In 1992 Sviridov graduated from the Gagarin Air Force Academy. He served in the following positions: deputy commander of a bomber aviation regiment for flight training in the Transcaucasian and North Caucasus Military Districts (SKVO), commander of a bomber aviation regiment, deputy commander of a bomber division in the North Caucasus Military District, commander of a bomber aviation division in the Far Eastern Military District. In 2002, he graduated from the Military Academy of the General Staff of the Armed Forces of Russia. He was then appointed deputy commander of an army of the Air Force and Air Defence Forces.

On 6 June 2005, by Decree of the President of the Russia, Sviridov was appointed commander of the 6th Air and Air Defence Forces Army. In 2007, in his interview with the Russian magazine Take Off that pilots were receiving inadequate training, Sviridov complained, "A pilot must have about 100 hours of flight time per year for full combat readiness. However, this is not yet the case. The average flight time in the army is currently 25-30 hours." In another interview, he criticized the too low level of training of officers. "It is, however, very popular in Russia," he said.

Sviridov received the Order of the Red Star, the "For Military Merit medal", and the title of "Honored Military Pilot of Russia" during his career.

In December 2009, at age 54, he was fired due to his harsh criticisms, and had retired as a lieutenant general as of 2009.

==Death==

On 16 November 2023, Svirirdov was found dead in his home in Andzhiyevsky, in Stavropol Krai, at the age of 68, along with his wife, Tatyana, aged 72.

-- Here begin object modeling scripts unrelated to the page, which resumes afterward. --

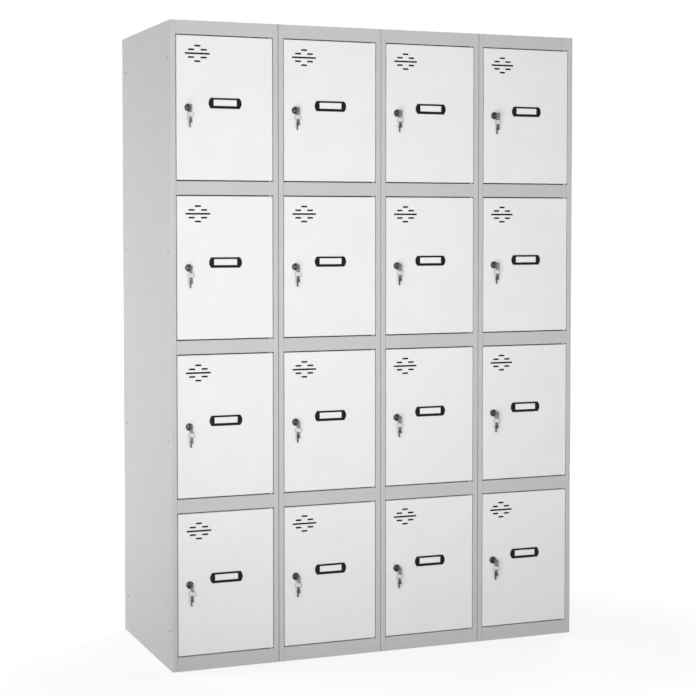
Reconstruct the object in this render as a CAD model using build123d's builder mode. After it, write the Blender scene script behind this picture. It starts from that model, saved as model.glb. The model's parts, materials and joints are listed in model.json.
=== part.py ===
from build123d import *
import os

# Locker cabinet: four folded steel column modules side by side, with four doors in each.
# Millimetres. +X runs right, +Y runs back, +Z up. The origin is on the floor under the
# middle of the cabinet's footprint, and the doors face -Y.
# Masters are drawn in a module's own frame (x from its left face, y from its front,
# z from the floor), a door's (its lower left front corner) or a lock's (its axis on
# the door's face), and copies are placed from COLUMN_LEFT and SILLS.

# ---- driving dimensions: body ----
HEIGHT = 1800.0
DEPTH = 540.0
MODULE_WIDTH = 312.0
ROWS = 4
COLUMNS = 4
SHEET = 1.0
BEND = 1.5               # outer radius of the stiles' bends
BEVEL = 1.0              # outer bevel of the rails' bends
STILE = 15.0             # width of the folded front edge of a wall
WIDE_RELIEF = 0.4        # how far a stile's outer edge stands back from its neighbour's
NARROW_RELIEF = 0.1
RELIEF_DEPTH = 12.0
RAIL = 38.0              # height of a shelf's front rail, and of the header
PLINTH = 40.0
HEADER_SETBACK = 1.5     # how far the header stands behind the stiles
STRIKE_FRONT = 17.0      # depth at which the latch-side stile turns into its strike flange
STRIKE = 8.0             # how far the strike flange reaches into the door opening
STILE_RETURN = 18.0      # depth of the hinge-side stile's return
STILE_LIP = 8.0
RAIL_RETURN = 16.0       # depth of the return under a rail
RAIL_LIP = 8.0
REAR_LIP = 15.0
SIDE_LIP = 12.0
FLANGE_START = 24.0      # the walls' head and foot flanges and the trays' side lips
FLANGE_END = 520.0
NOTCH_PLAY = 0.5
ROW_PITCH = (HEIGHT - PLINTH) / ROWS
BACK_FACE = DEPTH - 2 * SHEET

# joining holes near the front and rear edges of the outer walls
JOIN_RADIUS = 3.5
JOIN_FRONT = 30.0
JOIN_REAR = 502.0
JOIN_FIRST = 109.0
JOIN_PITCH = 529.5
JOIN_COUNT = 4

# ---- driving dimensions: doors ----
SIDE_GAP = 2.0
END_GAP = 3.0
DOOR_WIDTH = MODULE_WIDTH - 2 * STILE - 2 * SIDE_GAP
DOOR_HEIGHT = ROW_PITCH - RAIL - 2 * END_GAP
DOOR_DEPTH = 15.0
DOOR_BEVEL = 1.2
DOOR_LIP = 12.0
PIVOT_INSET = 6.0        # from the door's right edge to its pins
PIVOT_DEPTH = 5.5        # from the door's face back to its pins
PIN_RADIUS = 2.0
PIN_SIDES = 8            # pins and their holes are drawn with few faces, because there are 32 of each
PIN_REACH = 7.0
PIN_CLEARANCE = 0.05

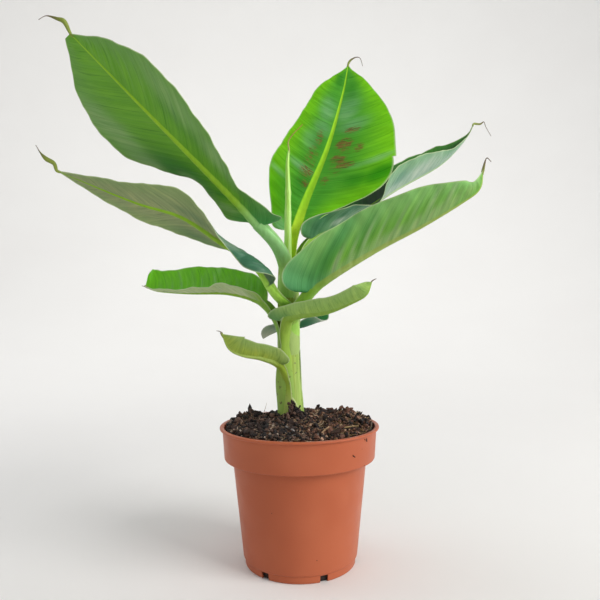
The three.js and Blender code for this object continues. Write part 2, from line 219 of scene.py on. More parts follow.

According to initial investigations, they had been dead for around a week; according to the Russian news agency RIA Novosti, there was "no trace of violent death". A malfunction in the heating system following a power outage caused their carbon monoxide poisoning. However, on-site measurements did not reveal any carbon monoxide concentration limits being exceeded.

They had two children.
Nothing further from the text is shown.